Complaint of Medical Negligence Against Cuba’s Calixto Garcia Hospital

Ignacio González, an independent journalist in Cuba, now resides in the United States.

14ymedio bigger14ymedio, Havana, 14 August 2019 — The independent journalist Ignacio González has made an emotional complaint about the alleged medical negligence suffered by his wife at the Calixto García Hospital in Havana. The reporter says that the results of a medical test essential to diagnosis her disease was never delivered to the doctors.

In a text that González sent to the editorial office of 14ymedio, he explains that his wife, Kenya Leyva Rodríguez, 47, was hospitalized on June 25 and underwent surgery due to peritonitis derived from an ovarian cyst. The operation was successful and two weeks later the doctors discharged her.

A month later, according to González’s testimony, his wife became ill with pneumonia and doctors detected a metastasis from a previously undiagnosed tumor. Apparently, doctors never received the results of the tissue sample that was removed in the previous surgery and that was apparently sent to the laboratory.

The patient’s health has worsened because she is not receiving five of the seven medications prescribed by doctors because the drugs are unavailable in the hospital network. Drug shortages in Cuba have worsened in the last year and a half due to problems with the sourcing of raw materials from abroad, according to officials from the BioCubaFarma group.

“My daughter is being asked to be the one to look in the files and investigate where this result [the biopsy] is, as they are passing their responsibility on to her,” laments the independent journalist, who in a video broadcast on Facebook also denounces an act of “sexual harassment” against his daughter by one of the male nurses on duty.

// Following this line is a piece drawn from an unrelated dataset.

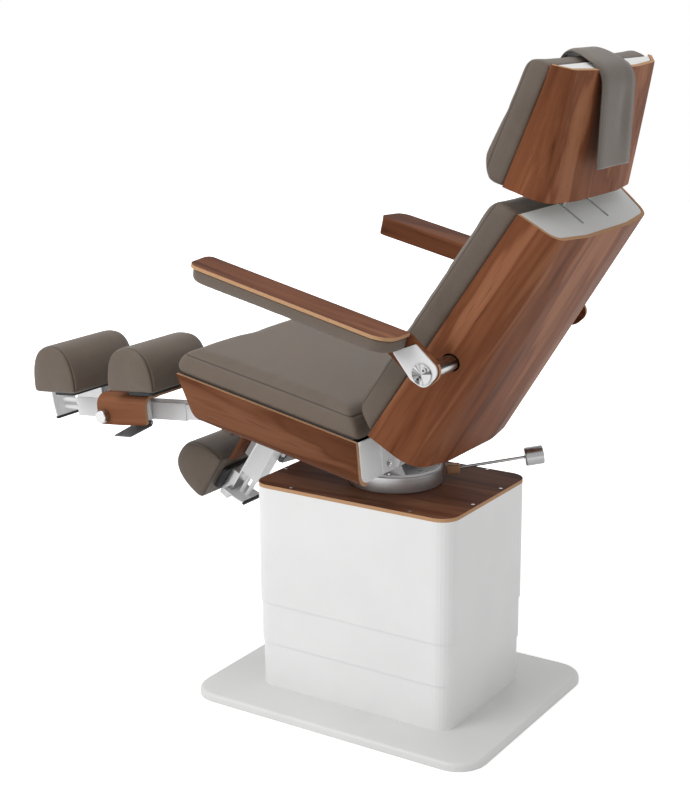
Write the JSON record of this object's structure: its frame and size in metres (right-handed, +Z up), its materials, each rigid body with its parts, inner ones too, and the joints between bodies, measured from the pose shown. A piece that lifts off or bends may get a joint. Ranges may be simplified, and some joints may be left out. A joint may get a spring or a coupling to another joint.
{
  "type": "podiatry chair",
  "caption": "Podiatry treatment chair on a telescopic lifting column, with swivel seat, reclining back, adjustable headrest, swing-up armrests and two separate sliding leg rests.",
  "frame": {"origin": "middle of the lifting column on the floor", "axes": "+Z up, the sitter faces -Y, +X is the sitter's left"},
  "size_m": [0.922, 1.5686, 1.5945],
  "materials": {
    "casing_white": "satin",
    "cover_white": "satin",
    "column_profile": "anodised",
    "bright_steel": "brushed",
    "dark_steel": "powder coat",
    "motor_black": "matt",
    "walnut": "satin lacquer",
    "liner_grey": "satin",
    "leg_white": "powder coat",
    "brass_block": "satin",
    "upholstery": "soft grain"
  },
  "bodies": {
    "base": {"base_cover": "cover_white", "casing_lower": "casing_white", "column_lower": "column_profile", "lift_motor": "motor_black"},
    "lift_middle": {"casing_middle": "casing_white", "column_middle": "column_profile"},
    "lift_top": {"casing_upper": "casing_white", "column_upper": "column_profile", "top_plate": "walnut", "top_plate_screws": "bright_steel", "turntable_ring": "bright_steel", "brake_block": "brass_block"},
    "brake": {"brake_lever": "bright_steel"},
    "swivel": {"swivel_chassis": "casing_white", "swivel_screws": "bright_steel"},
    "seat": {"seat_frame": "dark_steel", "seat_shell": "walnut", "seat_end_plate": "liner_grey", "hinge_bolts": "bright_steel", "seat_pivot_pins": "bright_steel", "seat_cushion": "upholstery", "recline_actuator": "motor_black"},
    "recline_rod": {"recline_rod": "bright_steel"},
    "back": {"back_frame": "dark_steel", "back_shell": "walnut", "back_core": "liner_grey", "back_cushion": "upholstery"},
    "head_carriage": {"head_carriage": "dark_steel"},
    "head": {"head_rods": "bright_steel", "head_shell": "walnut", "head_core": "liner_grey", "head_cushion": "upholstery", "head_strap": "upholstery", "neck_pillow": "upholstery"},
    "left_arm": {"left_arm_rest": "walnut", "left_arm_pad": "upholstery", "left_arm_plate": "leg_white", "left_arm_shaft": "bright_steel"},
    "left_leg": {"left_leg_arm": "leg_white"},
    "left_calf": {"left_leg_slide": "leg_white", "left_calf_bracket": "walnut", "left_calf_pad": "upholstery"},
    "left_end": {"left_foot_slide": "leg_white"},
    "left_foot": {"left_foot_carrier": "bright_steel", "left_foot_pad": "upholstery"},
    "left_knob": {"left_leg_knob": "bright_steel"},
    "left_paddle": {"left_leg_paddle": "dark_steel"},
    "right_arm": {"right_arm_rest": "walnut", "right_arm_pad": "upholstery", "right_arm_plate": "leg_white", "right_arm_shaft": "bright_steel"},
    "right_leg": {"right_leg_arm": "leg_white"},
    "right_calf": {"right_leg_slide": "leg_white", "right_calf_bracket": "walnut", "right_calf_pad": "upholstery"},
    "right_end": {"right_foot_slide": "leg_white"},
    "right_foot": {"right_foot_carrier": "bright_steel", "right_foot_pad": "upholstery"},
    "right_knob": {"right_leg_knob": "bright_steel"},
    "right_paddle": {"right_leg_paddle": "dark_steel"}
  },
  "joints": [
    {"name": "lift_lower", "type": "slide", "parent": "base", "child": "lift_middle", "axis": [0, 0, 1], "range_m": [-0.107, 0.095]},
    {"name": "lift_upper", "type": "slide", "parent": "lift_middle", "child": "lift_top", "axis": [0, 0, 1], "range_m": [-0.107, 0.095]},
    {"name": "brake_turn", "type": "hinge", "parent": "lift_top", "child": "brake", "pos_m": [-0.08305, 0.13261, 0.576], "axis": [0, 0, 1], "range_deg": [-15, 15]},
    {"name": "swivel", "type": "hinge", "parent": "lift_top", "child": "swivel", "pos_m": [0, 0.014, 0.588], "axis": [0, 0, 1], "range_deg": [-90, 90]},
    {"name": "seat_tilt", "type": "hinge", "parent": "swivel", "child": "seat", "pos_m": [0, 0.02168, 0.6498], "axis": [1, 0, 0], "range_deg": [-2, 11]},
    {"name": "recline_drive", "type": "slide", "parent": "seat", "child": "recline_rod", "axis": [0, 0.9826, -0.1857], "range_m": [-0.042, 0.007]},
    {"name": "back_recline", "type": "hinge", "parent": "seat", "child": "back", "pos_m": [0, 0.11404, 0.733], "axis": [1, 0, 0], "range_deg": [-48, 8]},
    {"name": "head_swing", "type": "hinge", "parent": "back", "child": "head_carriage", "pos_m": [0, 0.40633, 1.10686], "axis": [1, 0, 0], "range_deg": [-14, 0]},
    {"name": "head_height", "type": "slide", "parent": "head_carriage", "child": "head", "axis": [0, 0.3891, 0.9212], "range_m": [0, 0.09]},
    {"name": "left_arm_swing", "type": "hinge", "parent": "back", "child": "left_arm", "pos_m": [0.36, 0.302, 0.93], "axis": [1, 0, 0], "range_deg": [-110, 5]},
    {"name": "right_arm_swing", "type": "hinge", "parent": "back", "child": "right_arm", "pos_m": [-0.36, 0.302, 0.93], "axis": [1, 0, 0], "range_deg": [-110, 5]},
    {"name": "left_leg_swing", "type": "hinge", "parent": "seat", "child": "left_leg", "pos_m": [0.092, -0.35229, 0.71192], "axis": [1, 0, 0], "range_deg": [-10, 70]},
    {"name": "left_calf_slide", "type": "slide", "parent": "left_leg", "child": "left_calf", "axis": [0, -0.9959, -0.0906], "range_m": [-0.08, 0.01]},
    {"name": "left_end_slide", "type": "slide", "parent": "left_calf", "child": "left_end", "axis": [0, -0.9959, -0.0906], "range_m": [-0.141, 0.004]},
    {"name": "left_foot_slide", "type": "slide", "parent": "left_calf", "child": "left_foot", "axis": [0, -0.9959, -0.0906], "range_m": [-0.035, 0.003]},
    {"name": "left_knob_turn", "type": "hinge", "parent": "left_calf", "child": "left_knob", "pos_m": [0.222, -0.71995, 0.65837], "axis": [1, 0, 0], "range_deg": [-180, 180]},
    {"name": "left_paddle_lift", "type": "hinge", "parent": "left_calf", "child": "left_paddle", "pos_m": [0.1245, -0.67468, 0.62434], "axis": [0, -0.9959, -0.0906], "range_deg": [0, 18], "stiffness_Nm_per_rad": 0.6, "springref_deg": -5.73},
    {"name": "right_leg_swing", "type": "hinge", "parent": "seat", "child": "right_leg", "pos_m": [-0.092, -0.35229, 0.71192], "axis": [1, 0, 0], "range_deg": [-30, 19]},
    {"name": "right_calf_slide", "type": "slide", "parent": "right_leg", "child": "right_calf", "axis": [0, -0.5358, -0.8443], "range_m": [0, 0.145]},
    {"name": "right_end_slide", "type": "slide", "parent": "right_calf", "child": "right_end", "axis": [0, -0.5358, -0.8443], "range_m": [0, 0.145]},
    {"name": "right_foot_slide", "type": "slide", "parent": "right_calf", "child": "right_foot", "axis": [0, -0.5358, -0.8443], "range_m": [0, 0.038]},
    {"name": "right_knob_turn", "type": "hinge", "parent": "right_calf", "child": "right_knob", "pos_m": [-0.222, -0.46186, 0.50194], "axis": [1, 0, 0], "range_deg": [-180, 180]},
    {"name": "right_paddle_lift", "type": "hinge", "parent": "right_calf", "child": "right_paddle", "pos_m": [-0.1245, -0.40727, 0.51704], "axis": [0, 0.5358, 0.8443], "range_deg": [0, 18], "stiffness_Nm_per_rad": 0.6, "springref_deg": -5.73}
  ],
  "couplings": [
    {"joint": "lift_upper", "follows": "lift_lower", "ratio": 1},
    {"joint": "recline_drive", "follows": "back_recline", "m_per_rad": 0.048}
  ]
}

“I hold the director of the Calixto García Hospital, Alberto Martìnez, responsible for the life of my wife and daughter,” Gonzalez said, visibly upset, and claimed that “the person responsible for this fatal event should pay for it.”

Medical malpractice cases are frequently reported on social networks in Cuba but rarely are the doctors involved legally prosecuted, since they are protected by the hospitals from any criminal claim. The official press also does not publish information on Public Health professionals who make diagnostic or treatment errors, and few lawyers accept cases of this type.

The few cases that reach the courts are treated as homicides. When the crime has allegedly been committed by medical personnel, Instruction 110 issued by the Supreme Court in 1983 is also taken into account that addresses homicides or injuries arising from the “exercise of their respective specialties.”

Apart from prosecution, a Medical Commission appointed by the Provincial Director of Public Health is responsible for writing an expert report on the cases.

The founder of En Caliente Prensa Libre , Ignacio González, also denounced that because of his work, his wife was fired from her job the Carlos III shopping center. “She was an exemplary worker recognized by her co-workers. Almost a year ago she was informed that she had no contract, when she did, and she was even paying the State license fee to work there, as a restroom attendant, but still they fired her.”

He explains that his wife continued to pay the license each month, while still out of work, and showed the documents to her superiors. “She fought with all her strength, she went everywhere she needed to go to protest her unfair firing from that complex that is administered by the Revolutionary Armed Forces (FAR). And she never got an answer. ”

To González it was very evident that “the wife of a CR [counter-revolutionary],” a category that State Security applies to independent opponents, activists and journalists, “could not remain in a commercial institution run by the FAR.” He says that this injustice had not been denounced before at the request of his wife, who still had the “hope” that “justice would be done.”